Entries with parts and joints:
▶

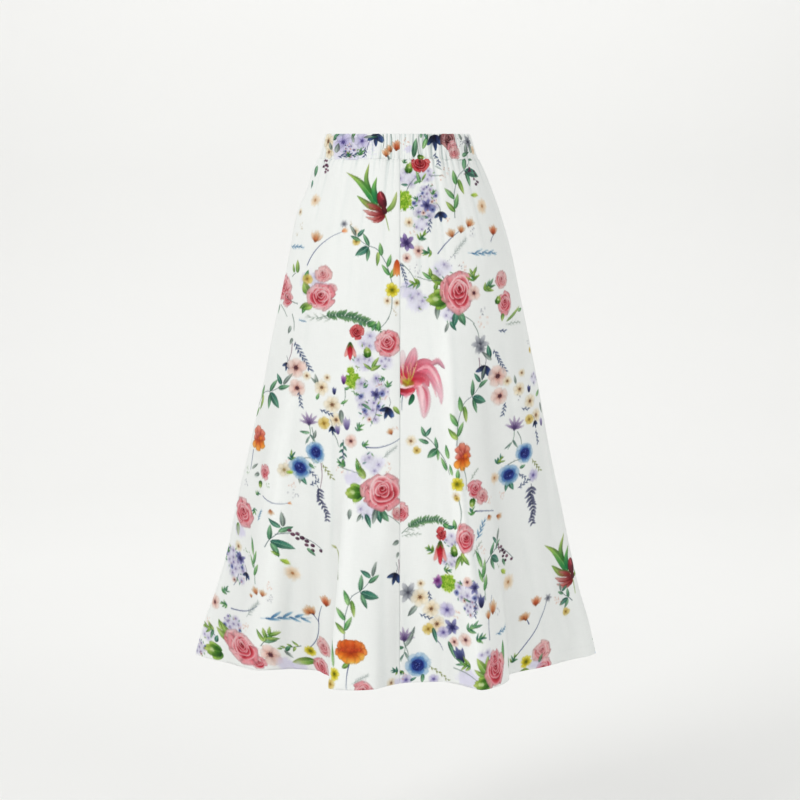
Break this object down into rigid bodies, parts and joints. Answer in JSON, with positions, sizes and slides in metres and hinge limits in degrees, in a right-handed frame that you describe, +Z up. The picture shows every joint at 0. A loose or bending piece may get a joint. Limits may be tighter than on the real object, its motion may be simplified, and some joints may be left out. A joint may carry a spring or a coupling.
{
  "type": "a-line skirt",
  "caption": "Long flared skirt with a gathered elastic waistband and a centre-front seam, filled out as worn, white cloth with an all-over flower print.",
  "frame": {"origin": "the middle of the waistband's top edge, where the wearer's waist holds the skirt", "axes": "+Z up along the body, the front faces -Y, +X to the right as seen from the front"},
  "size_m": [0.7107, 0.4864, 0.9154],
  "materials": {
    "printed_cloth": "matt white plain-weave cloth with a watercolour flower print",
    "printed_band": "the same printed cloth, doubled and gathered over elastic"
  },
  "bodies": {
    "root": {"front_left": "printed_cloth", "front_right": "printed_cloth", "back": "printed_cloth", "waistband_front_left": "printed_band", "waistband_front_right": "printed_band", "waistband_back": "printed_band"}
  },
  "joints": []
}
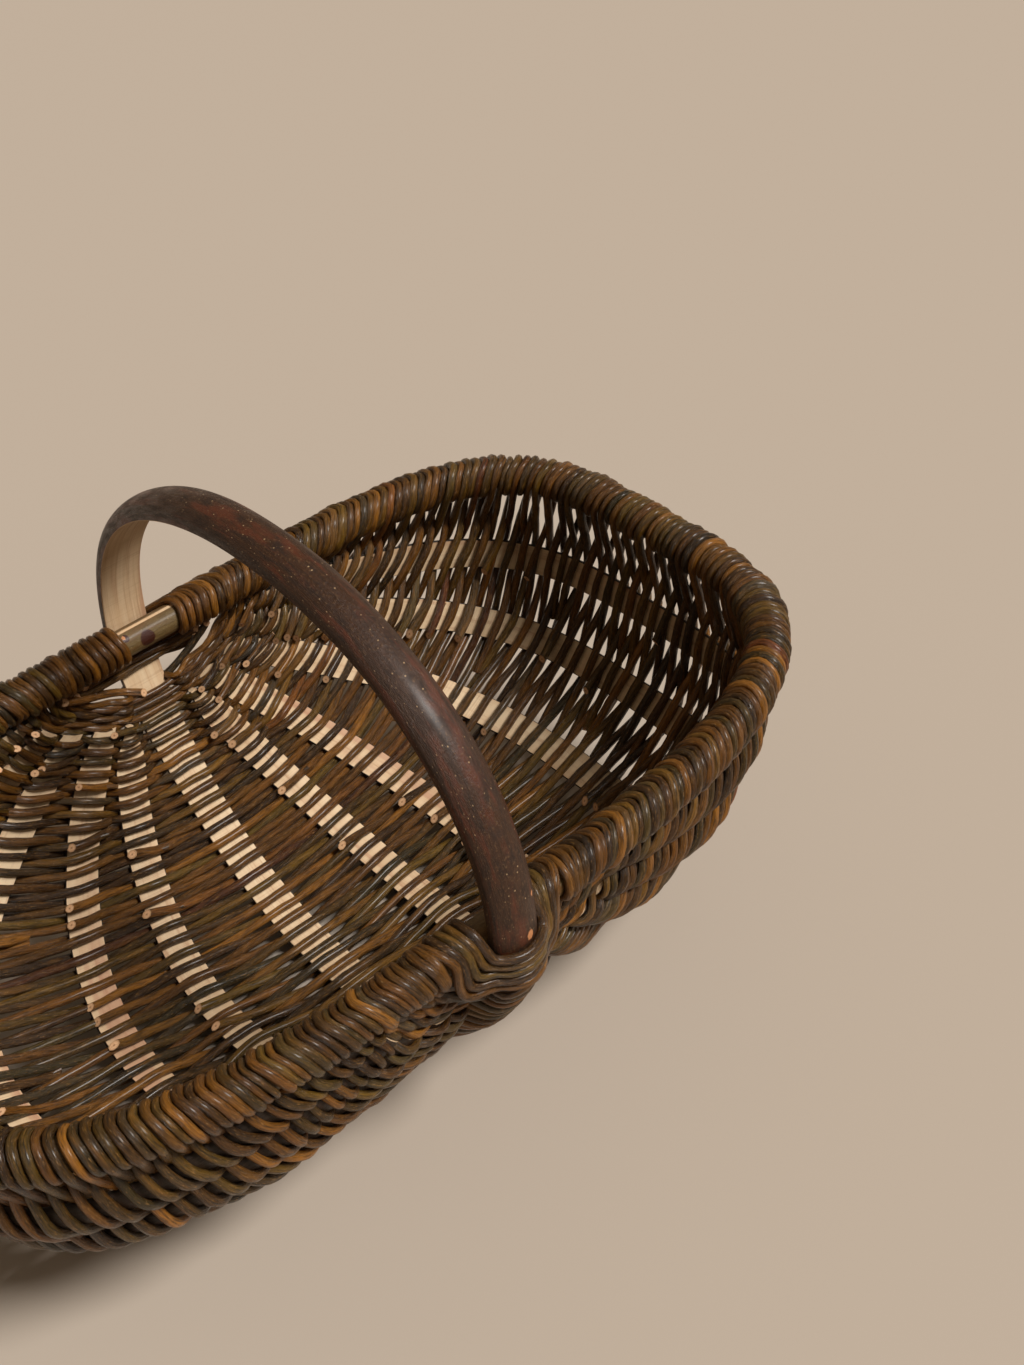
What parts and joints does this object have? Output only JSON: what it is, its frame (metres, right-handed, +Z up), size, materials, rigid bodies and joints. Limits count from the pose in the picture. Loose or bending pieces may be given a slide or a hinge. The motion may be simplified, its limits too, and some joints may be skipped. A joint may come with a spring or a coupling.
{
  "type": "melon basket",
  "caption": "Round-bottomed oval rib basket of woven willow with a wrapped rim and one fixed hoop handle over its middle, for carrying and gathering.",
  "frame": {"origin": "on the ground under the middle of the basket, at the centre of the bounding box's base", "axes": "+Z up, +X along the basket, +Y across it towards the ear where the rim is lapped"},
  "size_m": [0.5314, 0.338, 0.2997],
  "materials": {
    "handle_bark": "cleft rod with its bark on, dark purple-brown with pale specks, satin, and a pale flat inner face",
    "rim_bark": "grey-green bark, satin",
    "split_wood": "pale cleft wood, matte",
    "willow_wrap": "unpeeled willow rods, ochre to dark brown, waxy sheen",
    "willow_weave": "unpeeled willow rods, dark brown to olive and reddish brown, waxy sheen"
  },
  "bodies": {
    "root": {"rim_hoop": "rim_bark", "handle_hoop": "handle_bark", "rib_right_1": "split_wood", "rib_right_2": "split_wood", "rib_right_3": "split_wood", "rib_right_4": "split_wood", "rib_right_5": "split_wood", "rim_wrap_right": "willow_wrap", "rib_left_1": "split_wood", "rib_left_2": "split_wood", "rib_left_3": "split_wood", "rib_left_4": "split_wood", "rib_left_5": "split_wood", "rim_wrap_left": "willow_wrap", "ear_lashing_far": "willow_weave", "ear_lashing_near": "willow_weave", "weave_far_1": "willow_weave", "weave_near_1": "willow_weave", "weave_far_2": "willow_weave", "weave_near_2": "willow_weave", "weave_middle": "willow_weave"}
  },
  "joints": []
}
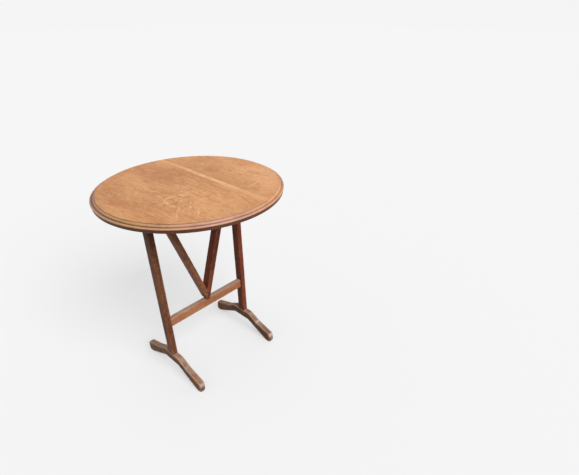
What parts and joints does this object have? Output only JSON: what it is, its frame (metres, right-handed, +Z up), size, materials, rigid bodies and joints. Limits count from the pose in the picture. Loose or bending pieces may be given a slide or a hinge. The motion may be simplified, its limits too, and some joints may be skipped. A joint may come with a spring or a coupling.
{
  "type": "tilt top table",
  "caption": "Round two board table with a moulded rim, tilting on pins between two uprights on arched feet, and held level by a turning V support.",
  "frame": {"origin": "on the floor, under the middle of the level top", "axes": "+Z up, +X from the left upright to the right one, along the hinge; the feet run along Y"},
  "size_m": [0.6198, 0.62, 0.72],
  "materials": {
    "top_oak": "waxed oak, worn",
    "frame_oak": "dark waxed oak",
    "stretcher_oak": "waxed oak, rubbed lighter",
    "foot_oak": "scuffed oak, dry",
    "peg_oak": "dark oak end grain",
    "iron": "dark iron"
  },
  "bodies": {
    "base": {"upright_left": "frame_oak", "upright_right": "frame_oak", "stretcher": "stretcher_oak", "stretcher_peg_left": "peg_oak", "stretcher_peg_right": "peg_oak", "foot_left": "foot_oak", "foot_right": "foot_oak", "foot_peg_left": "peg_oak", "foot_peg_right": "peg_oak"},
    "top": {"top_board_wide": "top_oak", "top_board_narrow": "top_oak", "top_tongue": "peg_oak", "batten_front": "frame_oak", "batten_rear": "frame_oak", "batten_front_screws": "iron", "batten_rear_screws": "iron", "pivot_cleat_left": "frame_oak", "pivot_cleat_right": "frame_oak", "cleat_left_screws": "iron", "cleat_right_screws": "iron", "pivot_pin_left": "peg_oak", "pivot_pin_right": "peg_oak"},
    "support": {"support_arm_left": "frame_oak", "support_arm_right": "frame_oak", "support_crossbar": "frame_oak", "crossbar_peg_left": "peg_oak", "crossbar_peg_right": "peg_oak", "support_heel_peg": "peg_oak", "support_pivot_pin": "iron"}
  },
  "joints": [
    {"name": "top_tilt", "type": "hinge", "parent": "base", "child": "top", "pos_m": [0, 0, 0.682], "axis": [-1, 0, 0], "range_deg": [0, 82]},
    {"name": "support_swivel", "type": "hinge", "parent": "base", "child": "support", "pos_m": [0, 0, 0.247], "axis": [0, 0, 1], "range_deg": [0, 180]}
  ]
}
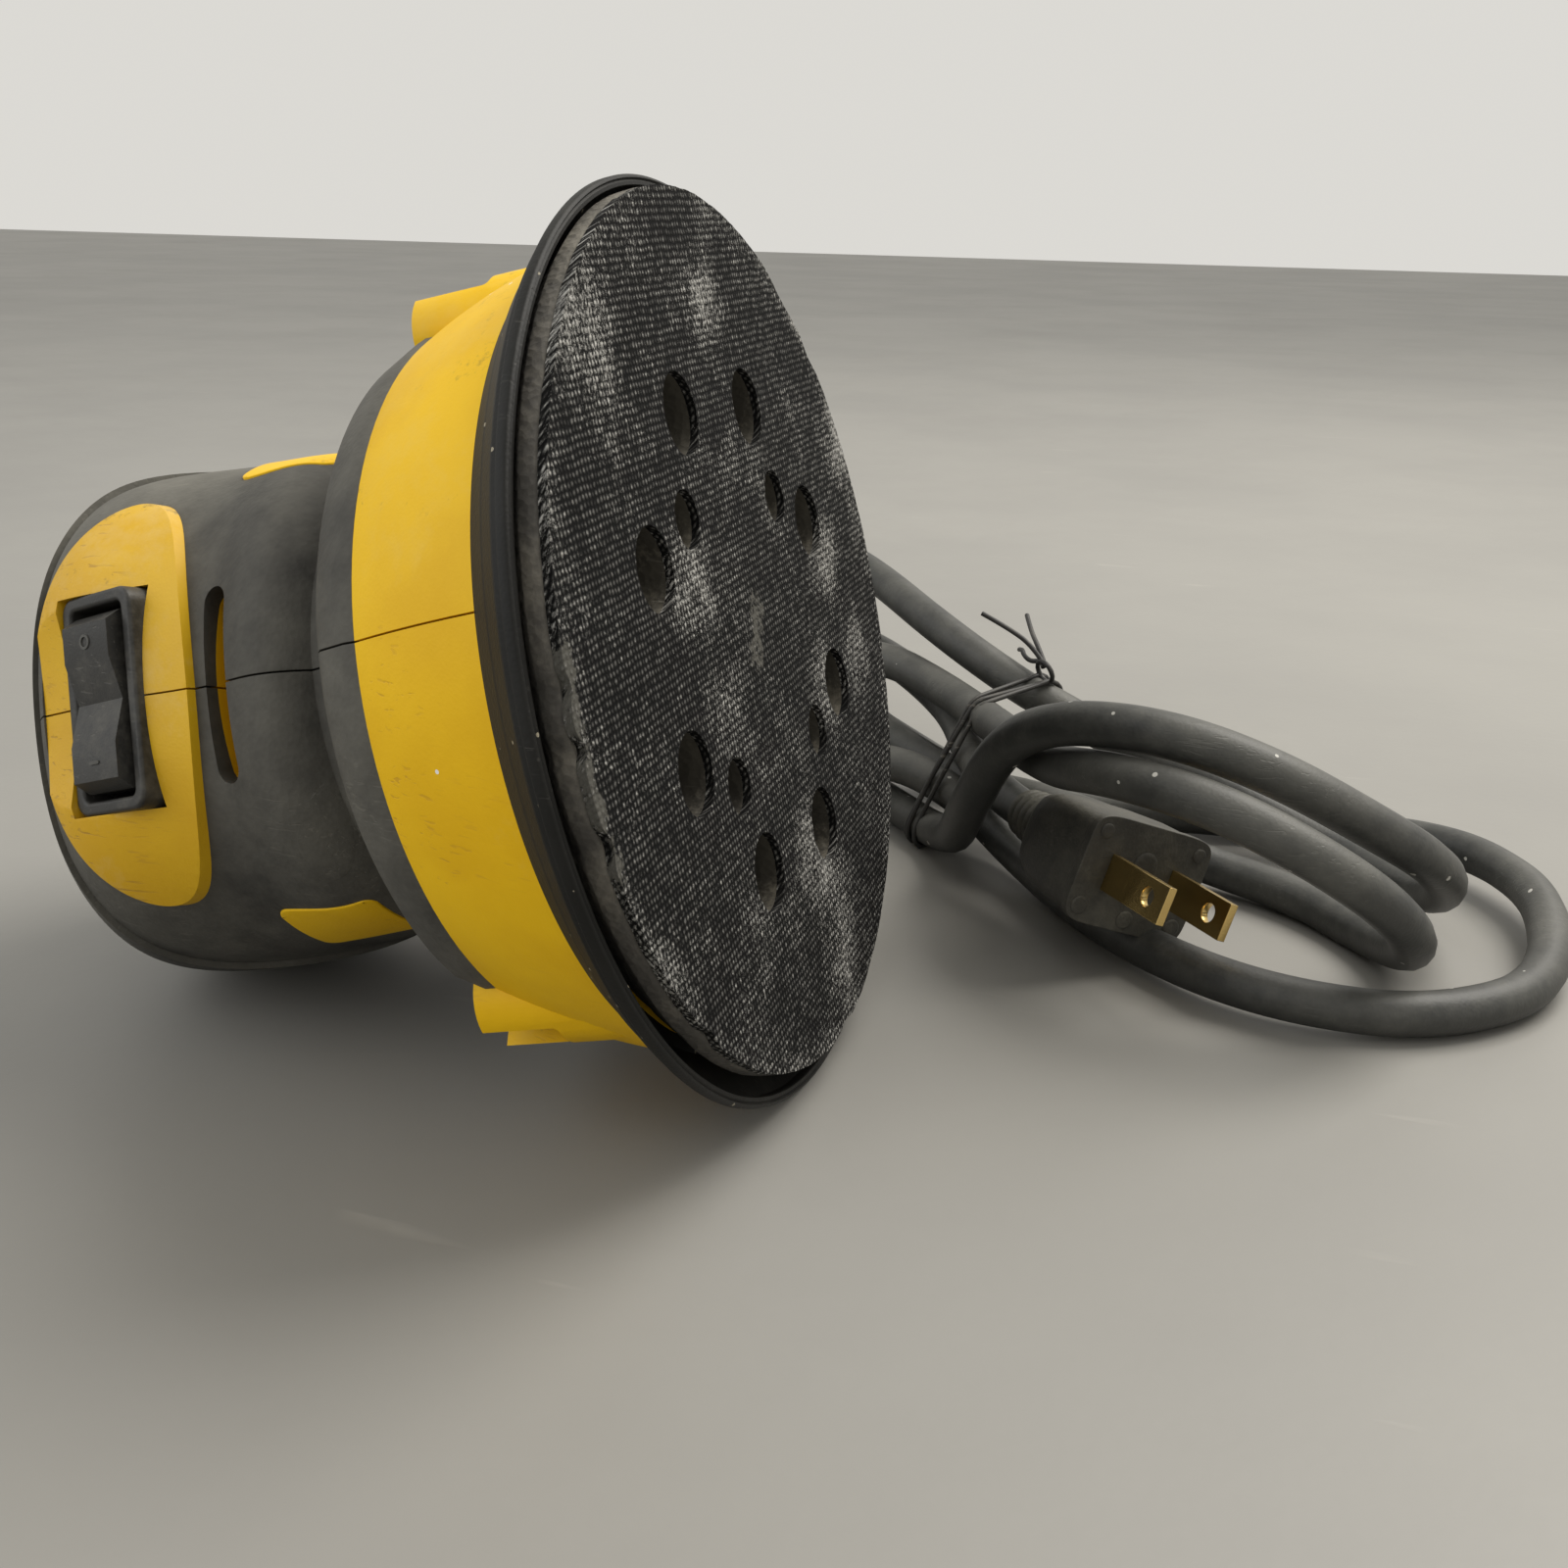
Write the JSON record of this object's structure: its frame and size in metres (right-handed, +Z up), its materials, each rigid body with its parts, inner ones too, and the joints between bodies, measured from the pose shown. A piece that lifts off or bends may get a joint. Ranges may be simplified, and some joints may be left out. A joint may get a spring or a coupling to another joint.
{
  "type": "orbital sander",
  "caption": "Corded palm-grip random-orbit sander with a perforated hook-faced pad, lying on its side beside its tied cord.",
  "frame": {"origin": "middle of the tool's footprint on the table, without its cord", "axes": "+Z up from the table, +X where the sanding pad faces, -Y where the switch faces, the tool lying on its side"},
  "size_m": [0.2426, 0.2572, 0.1269],
  "materials": {
    "yellow_plastic": "satin",
    "black_rubber": "matte",
    "hook_fabric": "woven hook facing",
    "pad_foam": "foam",
    "black_plastic": "satin",
    "aluminium": "die cast",
    "steel": "machined",
    "iron": "laminated",
    "copper": "copper",
    "brass": "polished",
    "carbon": "carbon"
  },
  "bodies": {
    "case": {"baffle_screws": "steel", "bezel_left": "yellow_plastic", "bezel_right": "yellow_plastic", "brush_holder_left": "brass", "brush_holder_right": "brass", "brush_left": "carbon", "brush_right": "carbon", "brush_spring_left": "steel", "brush_spring_right": "steel", "capacitor": "black_plastic", "case_screws": "steel", "cord_hank": "black_rubber", "cord_lead": "black_rubber", "cord_tie": "black_plastic", "dust_port": "black_plastic", "fan_baffle": "black_plastic", "field_coils": "copper", "field_core": "iron", "grip_left": "black_rubber", "grip_right": "black_rubber", "housing_left": "yellow_plastic", "housing_right": "yellow_plastic", "lower_bearing_outer": "steel", "motor_bracket": "aluminium", "palm_grip": "black_rubber", "plug_blades": "brass", "plug_body": "black_rubber", "shroud_ring": "black_rubber", "side_plate_left": "yellow_plastic", "side_plate_right": "yellow_plastic", "strain_relief": "black_rubber", "switch_body": "black_plastic", "switch_frame": "black_rubber", "upper_bearing_outer": "steel"},
    "rotor": {"motor_shaft": "steel", "armature_core": "iron", "armature_windings": "copper", "commutator": "copper", "lower_bearing_inner": "steel", "upper_bearing_inner": "steel", "fan": "black_plastic", "counterweight": "iron", "pad_bearing_inner": "steel"},
    "pad": {"hook_face": "hook_fabric", "foam_pad": "pad_foam", "pad_plate": "black_plastic", "pad_carrier": "aluminium", "pad_screws": "steel", "pad_bearing_outer": "steel"},
    "rocker": {"rocker": "black_rubber"}
  },
  "joints": [
    {"name": "rotor_spin", "type": "hinge", "parent": "case", "child": "rotor", "pos_m": [-0.00534, -0.00898, 0.05041], "axis": [-0.9721, 0, -0.2345], "continuous": true},
    {"name": "pad_spin", "type": "hinge", "parent": "rotor", "child": "pad", "pos_m": [0.04298, -0.00898, 0.06331], "axis": [-0.9721, 0, -0.2345], "continuous": true},
    {"name": "rocker_tilt", "type": "hinge", "parent": "case", "child": "rocker", "pos_m": [-0.02959, -0.0378, 0.05477], "axis": [-0.9248, 0.2287, -0.3041], "range_deg": [-7, 7]}
  ]
}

◀

STATED TASK: Count how many lines in the data contain the word "that", giving the number without comment.

SOLUTION FOR THIS EXERCISE: 2